Por meio dessas medidas, argumenta Kertzer, o fascista conseguiu atrair o interesse de Pio 11 justamente no ponto que mais irritava o papado desde o fim do século 18: a crescente separação entre igreja e Estado na Itália.
“Isso começou com a Revolução Francesa e as Guerras Napoleônicas, quando dois papas, Pio 6º e Pio 7º, chegaram a ser aprisionados por Napoleão”, explica o historiador. Nessa época, os pontífices eram os soberanos de um pedaço considerável da região central da Itália, incluindo a própria Roma, enquanto o resto da península estava dividido em diversos Estados independentes.
Com a unificação italiana e a transformação de Roma em capital do novo reino, em 1871, os papas viraram “prisioneiros do Vaticano”, sem Estado independente próprio e em briga constante com o governo secular da Itália.
Diante dos sinais de trégua emitidos por Mussolini, Pio 11 considerou que valia a pena apoiar cautelosamente o fascismo. Além disso, o papa não era um entusiasta do parlamentarismo italiano e preferia um governo forte. “Mussolini não é nenhum Napoleão, mas só ele compreendeu o que era preciso para livrar o país da anarquia a que fora reduzido”, declarou o pontífice ao embaixador da Bélgica na Santa Sé em 1923. “Que ele reviva a Itália! São esses homens predestinados à grandeza que conseguem trazer a paz hoje ausente.”

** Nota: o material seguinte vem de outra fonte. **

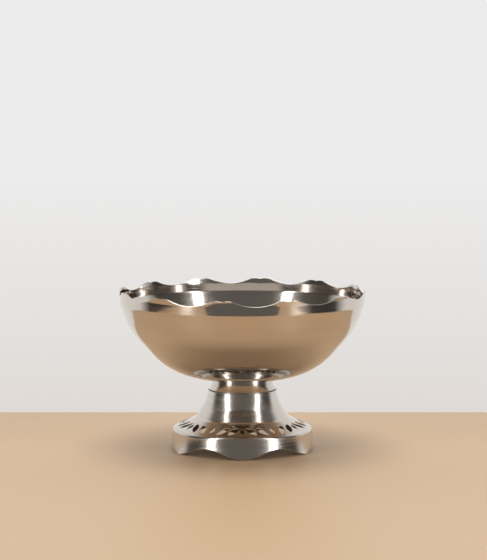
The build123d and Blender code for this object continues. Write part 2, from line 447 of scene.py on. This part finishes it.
def fret_plan(azimuths):
    """The pierced band in plan: points, triangles, its two rims and the loop of each opening."""
    points = []
    edges = []

    def loop(outline):
        first = len(points)
        points.extend(outline)
        count = len(outline)
        edges.extend((first + k, first + (k + 1) % count) for k in range(count))
        return list(range(first, first + count))

    rims = [
        loop([(r * math.sin(a), -r * math.cos(a)) for a in azimuths])
        for r in (FRET_INNER, FRET_OUTER)
    ]
    outlines = [hole_points(*hole, HOLE_BEVEL) for hole in fret_holes()]
    guards = [hole_points(*hole, FRET_GUARD) for hole in fret_holes()]
    loops = [loop(outline) for outline in outlines]
    points.extend(filler_points(guards))
    made = delaunay_2d_cdt([Vector(p) for p in points], edges, [], 0, 1e-4)
    source = [origins[0] for origins in made[3]]
    triangles = []
    for corners in made[2]:
        corners = [source[c] for c in corners]
        x = sum(points[c][0] for c in corners) / 3
        y = sum(points[c][1] for c in corners) / 3
        in_band = FRET_INNER * BAND_START < math.hypot(x, y) < FRET_OUTER
        if in_band and not inside_any(x, y, outlines):
            triangles.append(corners)
    return points, triangles, rims, loops


def fret_side(skin, outline, points, triangles, known, inset):
    """The outer or inner face of the pierced band, with vertices for the points not yet known."""
    skirt_start = outline.steps[-1][0]
    for k, (x, y) in enumerate(points):
        if k not in known:
            distance = outline.find(math.hypot(x, y), 0, skirt_start, inset)
            _, z, nr, nz = wall_section(outline, distance, inset)
            known[k] = skin.vertex(Vector((x, y, z)) * MM, direction(math.atan2(x, -y), nr, nz))
    for corners in triangles:
        face = [known[c] for c in corners]
        skin.face(face[::-1] if inset else face)


def fret_wall(skin, hole, loop, outer, inner):
    """The wall of one opening through the sheet, with a small bevel at both ends."""
    throat = hole_points(*hole, 0.0)
    rows = [[outer[k] for k in loop]]
    for side, bevel in ((outer, -HOLE_BEVEL), (inner, HOLE_BEVEL)):
        row = []
        for (x, y), k in zip(throat, loop):
            row.append(skin.vertex(Vector((x * MM, y * MM, skin.points[side[k]].z + bevel * MM))))
        rows.append(row)
    rows.append([inner[k] for k in loop])
    for first, second in zip(rows, rows[1:]):
        skin.join(first, second, flip=True, flat=True)


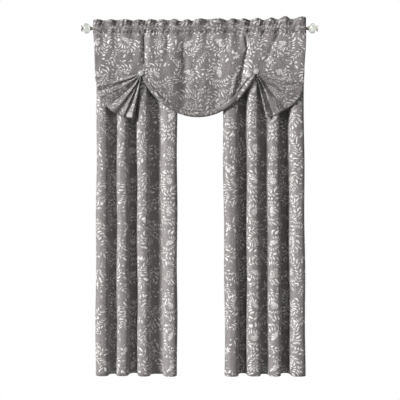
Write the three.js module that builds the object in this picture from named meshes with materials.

As negociações entre os emissários do papa e os do Duce culminaram com o Tratado de Latrão, assinado em 11 de fevereiro de 1929. O tratado criou o pequeno Estado do Vaticano, nos moldes que ainda tem hoje, e estipulou uma boa compensação pela perda de propriedades da igreja na Itália durante o processo de unificação.
ENTRE BEIJOS E TAPAS
A relação entre os dois líderes passaria por altos e baixos depois disso. Mussolini não queria que as organizações fascistas enfrentassem a concorrência da Ação Católica na hora de atrair crianças e adolescentes para suas fileiras. Pio 11 bateu o pé, exigindo liberdade para o órgão. Em 1931, chegou a publicar uma encíclica em italiano, “Non Abbiamo Bisogno” (“Não Precisamos Disso”), que criticava o regime.
Conforme Mussolini foi se aproximando de Hitler ao longo dos anos 1930, o papa se mostrou cada vez mais desgostoso com o rumo tomado pelo fascismo, mas continuou se valendo de suas ligações com o regime para reprimir livros, filmes e comportamentos considerados ofensivos à igreja e para barrar o crescimento da pequena comunidade protestante da Itália.
Quando os fascistas decidiram copiar as leis nazistas sobre a “pureza da raça”, proibindo o casamento entre judeus e “italianos arianos” e tirando direitos da população judaica, Pio 11 e seus emissários só foram incisivos ao exigir que os casamentos entre católicos e judeus convertidos ao catolicismo fossem reconhecidos como válidos.
Não houve oposição clara à discriminação, embora o papa tenha ressaltado em um de seus discursos: “Espiritualmente, somos todos semitas”. Um discurso póstumo de Pio 11 com críticas mais veementes a Mussolini acabou sendo engavetado por seu secretário de Estado, Eugenio Pacelli (eleito, logo depois, papa Pio 12), após a morte de Ratti.